**WHAT THIS TASK INVOLVES:**
Output the data that follows exactly, line for line.

### DATA PROVIDED

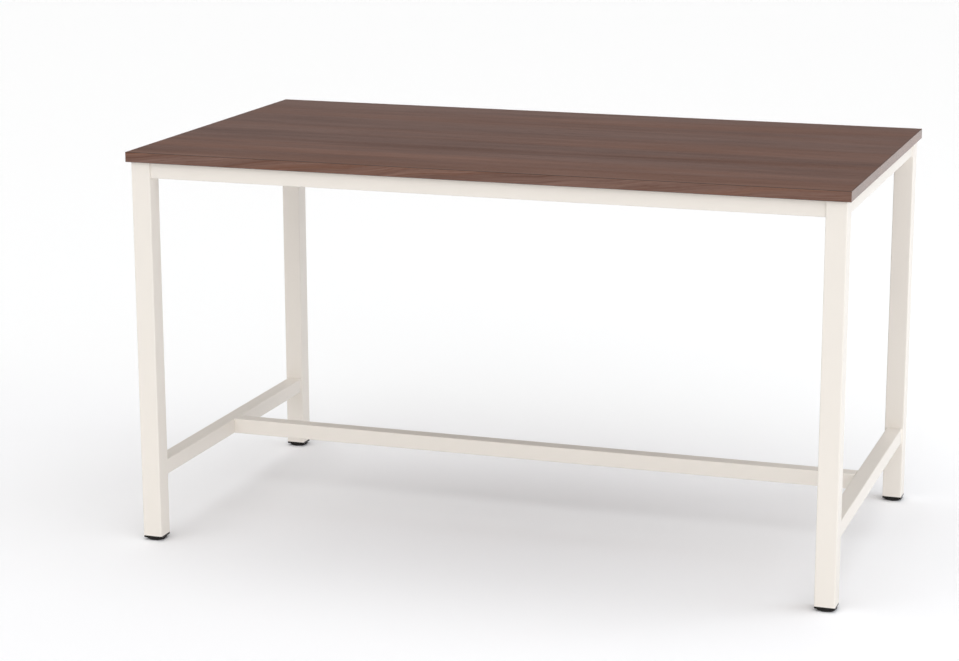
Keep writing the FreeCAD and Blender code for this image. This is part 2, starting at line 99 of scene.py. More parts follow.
camera = bpy.data.objects.new("camera", bpy.data.cameras.new("camera"))
bpy.context.scene.collection.objects.link(camera)
camera.location = CAMERA_PLACE
camera.rotation_euler = (math.radians(90 - CAMERA_DIP), 0, math.radians(CAMERA_TURN))
camera.data.sensor_width = SENSOR_WIDTH
camera.data.lens = SENSOR_WIDTH * FOCAL_PIXELS / PICTURE_WIDTH
camera.data.shift_x = (PICTURE_WIDTH / 2 - LENS_AXIS_COLUMN) / PICTURE_WIDTH
bpy.context.scene.camera = camera
print(f"lens {camera.data.lens:.1f} mm, shift {camera.data.shift_x:.4f}")

# %% [markdown]
# ## Shader maths in Python
#
# A material is a network of nodes. Wiring dozens of them by hand hides what they work out, so two
# small classes do the wiring. A `Wire` is the output of a node, and Python can do sums with it:
# `1 - wire * 0.5` adds the Math nodes for that sum.

# %% Define a wire
class Wire:
    """The output of a shader node, which Python can do sums with."""

    def __init__(self, finish, socket):
        self.finish = finish
        self.socket = socket

    def maths(self, operation, first, second):
        """Math node on two numbers or wires."""
        inputs = {"Value": first, "Value_001": second}
        return self.finish.add("Math", "Value", {"operation": operation}, inputs)

    def __add__(self, other):
        return self.maths("ADD", self, other)

    def __sub__(self, other):
        return self.maths("SUBTRACT", self, other)

    def __rsub__(self, other):
        return self.maths("SUBTRACT", other, self)

    def __mul__(self, other):
        return self.maths("MULTIPLY", self, other)

    def __pow__(self, power):
        return self.maths("POWER", self, power)

    def __mod__(self, step):
        return self.maths("FLOORED_MODULO", self, step)

    def __abs__(self):
        return self.maths("ABSOLUTE", self, 0.0)

    __radd__ = __add__
    __rmul__ = __mul__


print("a Wire can do +, -, *, **, % and abs")

# %% [markdown]
# A `Finish` is one material, and its `add` makes any other node from its type, its settings and what
# goes into its sockets. Some nodes have two sockets of the same name, so a socket is looked for by
# its identifier first.

# %% Define a finish
def pick(sockets, name):
    """The socket with this identifier, or else the one with this name."""
    for socket in sockets:
        if socket.identifier == name:
            return socket
    return sockets[name]


class Finish:
    """One material, built node by node."""

    def __init__(self, name):
        self.material = bpy.data.materials.new(name)
        self.material.use_nodes = True
        self.tree = self.material.node_tree
        self.tree.nodes.clear()

    def add(self, kind, output, settings, inputs):
        """One node: its settings first, then its inputs. Gives the wire of the output named."""
        node = self.tree.nodes.new("ShaderNode" + kind)
        for name, value in settings.items():
            setattr(node, name, value)
        for name, value in inputs.items():
            socket = pick(node.inputs, name)
            if isinstance(value, Wire):
                self.tree.links.new(value.socket, socket)
            else:
                socket.default_value = value
        return Wire(self, pick(node.outputs, output))

    def close(self, shader):
        """Send a shader to the surface, and give the finished material."""
        end = self.tree.nodes.new("ShaderNodeOutputMaterial")
        self.tree.links.new(shader.socket, end.inputs["Surface"])
        print("finish:", self.material.name, "with", len(self.tree.nodes), "nodes")
        return self.material


print("a Finish can add nodes and close")

# %% [markdown]
# ## The floor
#
# The table stands in a white studio. A sheet that curves up into a wall would do for one view, but a
# flat floor looks right from every side, so it is a disc so wide that its edge never shows. It is
# matt, and behind the table it is painted whiter, up to the plain white of the backdrop: painted
# light that lifts the table's shadow there. Its underside is see-through, so that the table can be
# looked at from below.

# %% Lay the floor
FLOOR_RADIUS = 60.0
FLOOR_WHITE = (0.97, 0.97, 0.98)
FLOOR_ROUGHNESS = 0.9
FLOOR_GLOSS = 0.1           # the shader's Specular IOR Level, which is 0.5 where nothing sets it
# The walls' white, which the floor behind the table is also painted up to, as painted light.
BACKDROP_WHITE = (1.0, 1.0, 1.0)
PAINTED_LIGHT_FROM = 0.4         # metres behind the table's middle, where the floor starts to turn white
PAINTED_LIGHT_TO = 1.3           # and where it is as white as the backdrop


def floor_finish():
    """Matt white from above, painted whiter behind the table as painted light, and clear from below."""
    finish = Finish("studio_floor")
    y = finish.add("SeparateXYZ", "Y", {}, {"Vector": finish.add("TexCoord", "Object", {}, {})})
    # Painted light: the floor is painted whiter behind the table, where the table's shadow falls.
    painted_light_behind = finish.add("MapRange", "Result", {"interpolation_type": "SMOOTHSTEP"}, {
        "Value": y, "From Min": PAINTED_LIGHT_FROM, "From Max": PAINTED_LIGHT_TO})
    colour = finish.add("Mix", "Result_Color", {"data_type": "RGBA"}, {
        "Factor_Float": painted_light_behind, "A_Color": (*FLOOR_WHITE, 1.0), "B_Color": (*BACKDROP_WHITE, 1.0)})
    white = finish.add("BsdfPrincipled", "BSDF", {}, {
        "Base Color": colour, "Roughness": FLOOR_ROUGHNESS, "Specular IOR Level": FLOOR_GLOSS})
    clear = finish.add("BsdfTransparent", "BSDF", {}, {})
    underneath = finish.add("NewGeometry", "Backfacing", {}, {})
    return finish.close(finish.add("MixShader", "Shader", {}, {
        "Fac": underneath, "Shader": white, "Shader_001": clear}))


def floor_disc(rings=24, spokes=96):
    """Flat disc on the floor: points at radius r and angle t are (r cos t, r sin t, 0).

    The radii grow as a square, so that the faces near the table are small.
    """
    radius = FLOOR_RADIUS * np.linspace(0, 1, rings + 1)[1:, None] ** 2
    angle = np.linspace(0, 2 * np.pi, spokes, endpoint=False)[None, :]
    x, y = radius * np.cos(angle), radius * np.sin(angle)
    points = np.stack([x, y, np.zeros_like(x)], -1).reshape(-1, 3)
    middle = len(points)
    points = np.concatenate([points, [[0, 0, 0]]])
    column = np.arange(spokes)
    following = np.roll(column, -1)
    fan = np.stack([column, following, np.full(spokes, middle)], -1)
    inner = np.arange(rings - 1)[:, None] * spokes
    quads = np.stack([inner + column, inner + spokes + column,
                      inner + spokes + following, inner + following], -1).reshape(-1, 4)
    mesh = bpy.data.meshes.new("studio_floor")
    mesh.from_pydata(points.tolist(), [], quads.tolist() + fan.tolist())
    return mesh


studio_floor = bpy.data.objects.new("studio_floor", floor_disc())
bpy.context.scene.collection.objects.link(studio_floor)
studio_floor.data.materials.append(floor_finish())
print("floor faces:", len(studio_floor.data.polygons))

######

**FINISHED EXERCISE:**
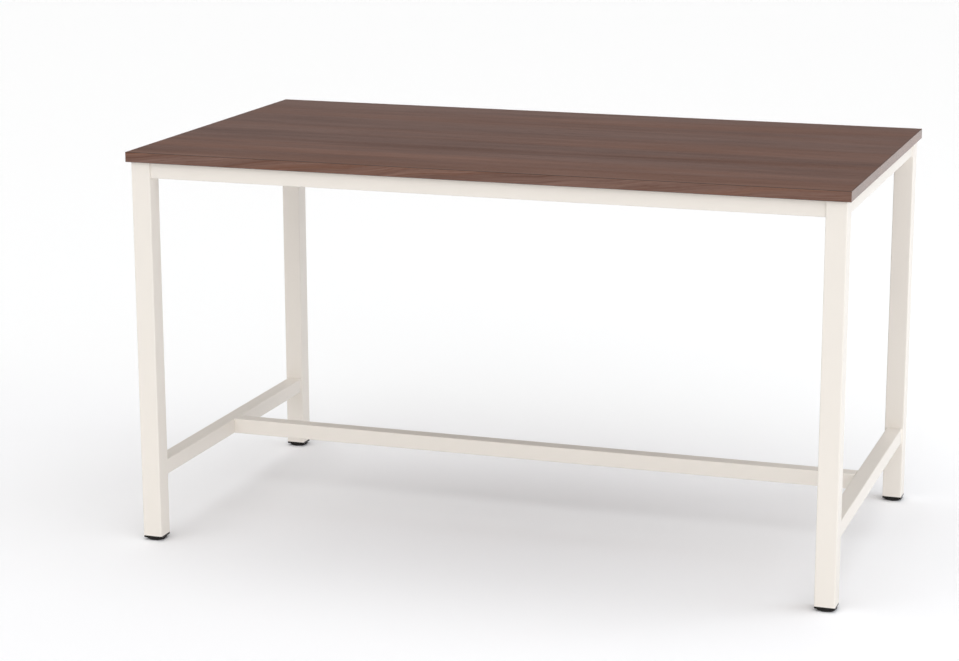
Keep writing the FreeCAD and Blender code for this image. This is part 2, starting at line 99 of scene.py. More parts follow.
camera = bpy.data.objects.new("camera", bpy.data.cameras.new("camera"))
bpy.context.scene.collection.objects.link(camera)
camera.location = CAMERA_PLACE
camera.rotation_euler = (math.radians(90 - CAMERA_DIP), 0, math.radians(CAMERA_TURN))
camera.data.sensor_width = SENSOR_WIDTH
camera.data.lens = SENSOR_WIDTH * FOCAL_PIXELS / PICTURE_WIDTH
camera.data.shift_x = (PICTURE_WIDTH / 2 - LENS_AXIS_COLUMN) / PICTURE_WIDTH
bpy.context.scene.camera = camera
print(f"lens {camera.data.lens:.1f} mm, shift {camera.data.shift_x:.4f}")

# %% [markdown]
# ## Shader maths in Python
#
# A material is a network of nodes. Wiring dozens of them by hand hides what they work out, so two
# small classes do the wiring. A `Wire` is the output of a node, and Python can do sums with it:
# `1 - wire * 0.5` adds the Math nodes for that sum.

# %% Define a wire
class Wire:
    """The output of a shader node, which Python can do sums with."""

    def __init__(self, finish, socket):
        self.finish = finish
        self.socket = socket

    def maths(self, operation, first, second):
        """Math node on two numbers or wires."""
        inputs = {"Value": first, "Value_001": second}
        return self.finish.add("Math", "Value", {"operation": operation}, inputs)

    def __add__(self, other):
        return self.maths("ADD", self, other)

    def __sub__(self, other):
        return self.maths("SUBTRACT", self, other)

    def __rsub__(self, other):
        return self.maths("SUBTRACT", other, self)

    def __mul__(self, other):
        return self.maths("MULTIPLY", self, other)

    def __pow__(self, power):
        return self.maths("POWER", self, power)

    def __mod__(self, step):
        return self.maths("FLOORED_MODULO", self, step)

    def __abs__(self):
        return self.maths("ABSOLUTE", self, 0.0)

    __radd__ = __add__
    __rmul__ = __mul__


print("a Wire can do +, -, *, **, % and abs")

# %% [markdown]
# A `Finish` is one material, and its `add` makes any other node from its type, its settings and what
# goes into its sockets. Some nodes have two sockets of the same name, so a socket is looked for by
# its identifier first.

# %% Define a finish
def pick(sockets, name):
    """The socket with this identifier, or else the one with this name."""
    for socket in sockets:
        if socket.identifier == name:
            return socket
    return sockets[name]


class Finish:
    """One material, built node by node."""

    def __init__(self, name):
        self.material = bpy.data.materials.new(name)
        self.material.use_nodes = True
        self.tree = self.material.node_tree
        self.tree.nodes.clear()

    def add(self, kind, output, settings, inputs):
        """One node: its settings first, then its inputs. Gives the wire of the output named."""
        node = self.tree.nodes.new("ShaderNode" + kind)
        for name, value in settings.items():
            setattr(node, name, value)
        for name, value in inputs.items():
            socket = pick(node.inputs, name)
            if isinstance(value, Wire):
                self.tree.links.new(value.socket, socket)
            else:
                socket.default_value = value
        return Wire(self, pick(node.outputs, output))

    def close(self, shader):
        """Send a shader to the surface, and give the finished material."""
        end = self.tree.nodes.new("ShaderNodeOutputMaterial")
        self.tree.links.new(shader.socket, end.inputs["Surface"])
        print("finish:", self.material.name, "with", len(self.tree.nodes), "nodes")
        return self.material


print("a Finish can add nodes and close")

# %% [markdown]
# ## The floor
#
# The table stands in a white studio. A sheet that curves up into a wall would do for one view, but a
# flat floor looks right from every side, so it is a disc so wide that its edge never shows. It is
# matt, and behind the table it is painted whiter, up to the plain white of the backdrop: painted
# light that lifts the table's shadow there. Its underside is see-through, so that the table can be
# looked at from below.

# %% Lay the floor
FLOOR_RADIUS = 60.0
FLOOR_WHITE = (0.97, 0.97, 0.98)
FLOOR_ROUGHNESS = 0.9
FLOOR_GLOSS = 0.1           # the shader's Specular IOR Level, which is 0.5 where nothing sets it
# The walls' white, which the floor behind the table is also painted up to, as painted light.
BACKDROP_WHITE = (1.0, 1.0, 1.0)
PAINTED_LIGHT_FROM = 0.4         # metres behind the table's middle, where the floor starts to turn white
PAINTED_LIGHT_TO = 1.3           # and where it is as white as the backdrop


def floor_finish():
    """Matt white from above, painted whiter behind the table as painted light, and clear from below."""
    finish = Finish("studio_floor")
    y = finish.add("SeparateXYZ", "Y", {}, {"Vector": finish.add("TexCoord", "Object", {}, {})})
    # Painted light: the floor is painted whiter behind the table, where the table's shadow falls.
    painted_light_behind = finish.add("MapRange", "Result", {"interpolation_type": "SMOOTHSTEP"}, {
        "Value": y, "From Min": PAINTED_LIGHT_FROM, "From Max": PAINTED_LIGHT_TO})
    colour = finish.add("Mix", "Result_Color", {"data_type": "RGBA"}, {
        "Factor_Float": painted_light_behind, "A_Color": (*FLOOR_WHITE, 1.0), "B_Color": (*BACKDROP_WHITE, 1.0)})
    white = finish.add("BsdfPrincipled", "BSDF", {}, {
        "Base Color": colour, "Roughness": FLOOR_ROUGHNESS, "Specular IOR Level": FLOOR_GLOSS})
    clear = finish.add("BsdfTransparent", "BSDF", {}, {})
    underneath = finish.add("NewGeometry", "Backfacing", {}, {})
    return finish.close(finish.add("MixShader", "Shader", {}, {
        "Fac": underneath, "Shader": white, "Shader_001": clear}))


def floor_disc(rings=24, spokes=96):
    """Flat disc on the floor: points at radius r and angle t are (r cos t, r sin t, 0).

    The radii grow as a square, so that the faces near the table are small.
    """
    radius = FLOOR_RADIUS * np.linspace(0, 1, rings + 1)[1:, None] ** 2
    angle = np.linspace(0, 2 * np.pi, spokes, endpoint=False)[None, :]
    x, y = radius * np.cos(angle), radius * np.sin(angle)
    points = np.stack([x, y, np.zeros_like(x)], -1).reshape(-1, 3)
    middle = len(points)
    points = np.concatenate([points, [[0, 0, 0]]])
    column = np.arange(spokes)
    following = np.roll(column, -1)
    fan = np.stack([column, following, np.full(spokes, middle)], -1)
    inner = np.arange(rings - 1)[:, None] * spokes
    quads = np.stack([inner + column, inner + spokes + column,
                      inner + spokes + following, inner + following], -1).reshape(-1, 4)
    mesh = bpy.data.meshes.new("studio_floor")
    mesh.from_pydata(points.tolist(), [], quads.tolist() + fan.tolist())
    return mesh


studio_floor = bpy.data.objects.new("studio_floor", floor_disc())
bpy.context.scene.collection.objects.link(studio_floor)
studio_floor.data.materials.append(floor_finish())
print("floor faces:", len(studio_floor.data.polygons))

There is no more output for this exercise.